LARISSA

Led by:  Dr.-Ing. Dirk Zapf
Team:  M.Sc. Lukas Baumgärtel, M.Sc. Feline Körner, Dipl-Ing. Bastian Leuger
Year:  2023
Funding:  BMWi / PtJ
Duration:  01.01.2021 - 30.06.2024

Description:

In the future, salt caverns can provide security of supply as long-term storage for "green" hydrogen, for example, or contribute regionally to grid stability on a smaller scale by providing control energy at short notice through hydrogen or compressed air. Especially for this type of provision, high engineering requirements are placed on a cavern storage facility in terms of flexibility as well as injection and withdrawal rates.

Since the decompression of the medium in a gas storage cavern leads to considerable cooling processes in the cavern and thus also directly on the cavern wall, these temperature changes in the cavern must be thermodynamically calculated and taken into account in the evaluation of the stress states in the salt rock. Numerical calculation models for cavern dimensioning should therefore also take infiltration cracking into account. Thereby it must be proven that these have a finite expansion into the rock during operation and that the stability as well as the tightness in the overall system of rock - cavern are not impaired. This proof is to be carried out at the Institute of Geotechnics Hannover (IGtH) in the test hall of the Department of Underground Construction on salt rocks of different locations.

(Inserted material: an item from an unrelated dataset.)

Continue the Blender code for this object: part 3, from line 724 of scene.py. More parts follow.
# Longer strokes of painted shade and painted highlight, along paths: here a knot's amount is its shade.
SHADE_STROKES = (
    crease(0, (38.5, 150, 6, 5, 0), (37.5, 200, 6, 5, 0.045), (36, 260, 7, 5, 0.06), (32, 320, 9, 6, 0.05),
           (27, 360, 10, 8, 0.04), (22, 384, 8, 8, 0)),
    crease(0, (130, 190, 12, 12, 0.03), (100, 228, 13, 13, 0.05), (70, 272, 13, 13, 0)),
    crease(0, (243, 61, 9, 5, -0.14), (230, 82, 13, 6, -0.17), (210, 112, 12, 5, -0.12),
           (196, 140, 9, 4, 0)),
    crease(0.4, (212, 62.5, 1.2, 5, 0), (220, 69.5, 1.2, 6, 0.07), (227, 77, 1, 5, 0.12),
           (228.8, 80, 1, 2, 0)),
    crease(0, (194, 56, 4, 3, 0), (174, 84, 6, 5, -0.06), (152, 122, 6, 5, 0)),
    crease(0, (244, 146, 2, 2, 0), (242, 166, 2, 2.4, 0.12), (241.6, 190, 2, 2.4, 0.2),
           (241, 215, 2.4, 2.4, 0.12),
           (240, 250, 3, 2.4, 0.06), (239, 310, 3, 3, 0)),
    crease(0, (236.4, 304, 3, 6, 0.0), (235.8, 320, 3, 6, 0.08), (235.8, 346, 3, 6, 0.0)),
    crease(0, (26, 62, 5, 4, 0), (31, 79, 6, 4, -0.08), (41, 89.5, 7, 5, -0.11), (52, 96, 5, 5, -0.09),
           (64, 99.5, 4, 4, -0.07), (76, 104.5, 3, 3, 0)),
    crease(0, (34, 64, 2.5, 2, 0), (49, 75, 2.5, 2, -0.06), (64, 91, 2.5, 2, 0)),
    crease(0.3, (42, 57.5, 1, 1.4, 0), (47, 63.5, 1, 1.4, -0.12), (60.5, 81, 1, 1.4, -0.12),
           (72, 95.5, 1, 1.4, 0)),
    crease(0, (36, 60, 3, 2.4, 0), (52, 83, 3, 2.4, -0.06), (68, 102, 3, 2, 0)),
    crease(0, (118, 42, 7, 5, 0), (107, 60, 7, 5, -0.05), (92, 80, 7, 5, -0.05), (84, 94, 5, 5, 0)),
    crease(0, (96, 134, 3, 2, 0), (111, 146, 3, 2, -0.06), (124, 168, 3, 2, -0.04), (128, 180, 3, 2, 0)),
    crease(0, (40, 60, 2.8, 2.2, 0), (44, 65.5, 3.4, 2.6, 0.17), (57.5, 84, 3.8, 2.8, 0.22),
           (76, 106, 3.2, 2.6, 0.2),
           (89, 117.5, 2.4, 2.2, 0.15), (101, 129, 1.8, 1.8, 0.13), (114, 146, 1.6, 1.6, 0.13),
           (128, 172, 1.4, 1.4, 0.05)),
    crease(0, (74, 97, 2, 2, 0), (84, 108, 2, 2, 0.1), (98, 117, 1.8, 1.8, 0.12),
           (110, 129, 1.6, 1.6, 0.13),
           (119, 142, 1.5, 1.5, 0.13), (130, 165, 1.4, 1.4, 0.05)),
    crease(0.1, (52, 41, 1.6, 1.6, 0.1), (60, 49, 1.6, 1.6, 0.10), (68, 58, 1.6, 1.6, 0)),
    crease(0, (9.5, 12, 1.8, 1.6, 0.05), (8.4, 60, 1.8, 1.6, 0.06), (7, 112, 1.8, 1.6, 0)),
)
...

In addition to laboratory tests, simulation calculations are being carried out that deal with crack propagation in test pieces on the one hand and focus on the influence of thermal processes on the modification of the test procedure on the other. Ultimately, a sub-goal of the "LARISSA" project is also the further development of the existing dimensioning concept for storage caverns in rock salt.